What keeps the book interesting is the author's ongoing engagement with a smallish group of midwestern romance readers. The group makes up the core of her study and she cites interviews with these readers as well as statistical results from a questionnaire. An undercurrent which runs through this book but which Radway doesn't directly address is her conflicted relationship with this group. On the one hand, she is seems to respect them a great deal and doesn't want to dismiss them the way many romance readers have been dismissed as mindless and passive women. Indeed, part of her analysis is that the romance novel is a complex response to power relations between men and women and that it does not simply reinforce the status quo. On the other hand, she seems to suggest that the readers she's interviewed aren't entirely aware of this agenda–that they simply read to escape.
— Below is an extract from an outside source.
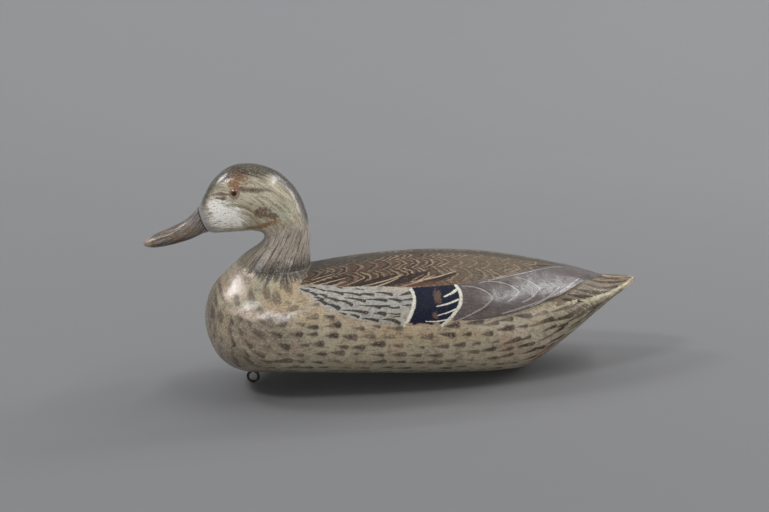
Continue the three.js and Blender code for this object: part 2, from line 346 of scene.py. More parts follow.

Radway refers over and over again to the idea that the women she's interviewed read romances in order to experience vicariously what they are missing in their lives. She makes a pretty interesting case, but it's significant, I think, that she never asks the women about whether or not they think they are missing anything in their lives. Thus, though interesting, the book takes a sort of, "I know what you really need and why you really read these books even if you don't" mentality. She cares about and respects these women and she listens closely to their experiences and opinions. But she still thinks she knows their motivations better than the readers themselves. I'm not sure it's really so much condescending as conflicted.
It would have been interesting to have Radway actually address this issue with the readers she interviewed or at least in an afterword to the book. I wonder if the women she interviewed read the book and what they thought about it if they did.